The purpose of the discipline of the Plaintiff was to strike fear into her heart and to ensure that she would stop challenging the discrimination of others. The Slander of the Plaintiff was an attempt to make her stop complaining about the work environment and ensure a certain type of behavior that they felt was conducive to the work environment. However, the work environment was hostile[,] with no discipline being handed to those [who] perpetrated it without repercussions. Many employees failed and refused to do the requirements of their positions, violated policies and procedure[s], and failed and refused to comply with normal decorum and common decency toward the Plaintiff. The Defendant was aware of these issues and failed and refused to follow their own policies and procedures by investigating. The Plaintiff was disciplined for issues that were pretextual but held to a higher standard where others were not.
(DE 1-1, ¶ 173.)

In addition, Plaintiff alleges that CCU negligently supervised its employees, Paquette and Onley-Livingston, and that it was fully aware of the retaliation and hostile work environment that was occurring regarding Plaintiff and failed and refused to change or correct the behavior of its employee, allowing severe extreme emotional distress to be inflicted upon the Plaintiff without repercussions. (Id. at ¶¶ 179-180.) Plaintiff further alleges that:

Onley-Livingston was allowed to randomly change the Plaintiff's terms and conditions, failed to force others to perform their positions and treat the Plaintiff with the respect of her education and position, failed and refused to correct [the] behavior of other employees, posted threatening messages to Facebook that were open to the public, failed and refused to control the work environment and inflicted severe emotional distress upon the Plaintiff without repercussions because CCU refused to properly supervise its employees.
Paquette was permitted without hinderance to yell and scream at the Plaintiff that discipline was not retaliation[,] and his actions were not hostile work environment despite being aggressive and combative. Paquette's handling of the discipline was inappropriate and a violation of the policies and procedures of CCU. CCU was
aware of Paquette's actions but failed and refused to correct the behavior in compliance with policies and procedures.
(Id. at ¶¶ 181-182.)

DISCUSSION

On December 29, 2022, Plaintiff filed an objection to the Report. (DE 10.) However, to be actionable, objections to a report and recommendation must be specific. Failure to file specific objections constitutes a waiver of a party's right to further judicial review, including appellate review, if the recommendation is accepted by the district judge. See United States v. Schronce, 727 F.2d 91, 94 & n. 4 (4th Cir. 1984). “The Supreme Court has expressly upheld the validity of such a waiver rule, explaining that ‘the filing of objections to a magistrate's report enables the district judge to focus attention on those issues -- factual and legal -- that are at the heart of the parties' dispute.'” Diamond v. Colonial Life & Accident Ins. Co., 416 F.3d 310, 315 (2005) (citing Thomas v. Arn, 474 U.S. 140 (1985)). “A general objection to the entirety of the magistrate judge's report is tantamount to a failure to object.” Tyler v. Wates, 84 Fed.Appx. 289, 290 (4th Cir. 2003). “Likewise, a mere restatement of the arguments raised in the summary judgment filings does not constitute an ‘objection' for the purposes of district court review.” Nichols v. Colvin, 100 F.Supp.3d 487 (E.D. Va. 2015). In the absence of specific objections to the Report and Recommendation of the magistrate judge, this court is not required to give any explanation for adopting the recommendation. See Camby v. Davis, 718 F.2d 198, 199 (4th Cir. 1983).

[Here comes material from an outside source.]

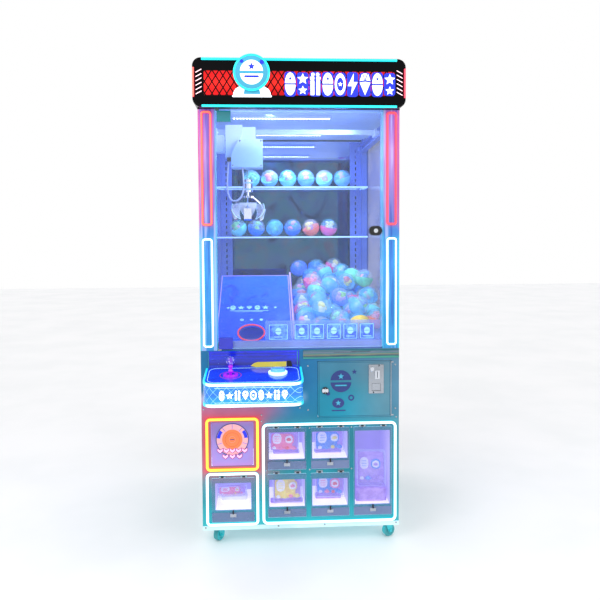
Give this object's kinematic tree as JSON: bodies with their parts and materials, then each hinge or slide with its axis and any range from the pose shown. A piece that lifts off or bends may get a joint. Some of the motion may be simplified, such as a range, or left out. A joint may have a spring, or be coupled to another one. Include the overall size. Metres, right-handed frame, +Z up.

Upon review, the Court finds that Plaintiff has raised two objections to the Report: 1) the Report failed to consider the false statements made by Paquette regarding Plaintiff's performance to satisfy her Slander cause of action, and 2) Onley-Livingston and Paquette's actions were intentional and not accidental, and therefore, Plaintiff's Negligent Supervision claim does not fall under the exclusivity provision of the SCWCA. (DE 10, pp. 4-5.) As to Plaintiff's workers' compensation non-exclusivity objection, Plaintiff's intentional tort defense is misplaced. Notwithstanding the fact that Plaintiff has failed to identify any facts to support her claim that her cause of action for negligent supervision is an intentional act of the employer, under South Carolina law, the SCWCA is the exclusive remedy for claims arising out of and in the course of employment. See Sabb v. S.C. State Univ., 350 S.C. 416, 422, 567 S.E.2d 231, 234 (2002). The Act provides:

The rights and remedies granted by this Title to an employee when he and his employer have accepted the provisions of this Title, respectively, to pay and accept compensation on account of personal injury or death by accident, shall exclude all other rights and remedies of such employee, his personal representative, parents, dependents or next of kin as against his employer, at common law or otherwise, on account of such injury, loss of service or death.
S.C. Code. Ann. § 42-1-540. This provision is formally known as the exclusivity provision. The South Carolina Supreme Court has broadly opined that the exclusivity provision “precludes tort recovery against employers.” Glass v. Dow Chem. Co., 325 S.C. 198, 482 S.E.2d 49, 50 n.1 (S.C. 1997)). Consequently, South Carolina courts considering the exclusivity provision have found that the Act provides the exclusive remedy for alleged failure of an employer to exercise reasonable care in selection, retention, and supervision of employees. See Sabb, 567 S.E.2d at 234 (citing Dickert v. Metro. Life Ins. Co., 428) (claim of negligence for failure to exercise reasonable care in selection, retention, and supervision of co-employee is covered by the Act). A court in this District has even found that the Act provides the exclusive remedy for negligent supervision claims even - where the defendant's conduct is alleged to have been willful, wanton, and reckless. Mack v. Detyens Shipyards, Inc., No. CV 2:16-1323-RMG-BM, 2017 WL 9250332, at *8 (D.S.C. Nov. 3, 2017) report and recommendation adopted, No. CV 2:16-1323-RMG, 2017 WL 5952692 (D.S.C. Nov. 30, 2017). Applying these principles to this case, Plaintiff's objection is overruled.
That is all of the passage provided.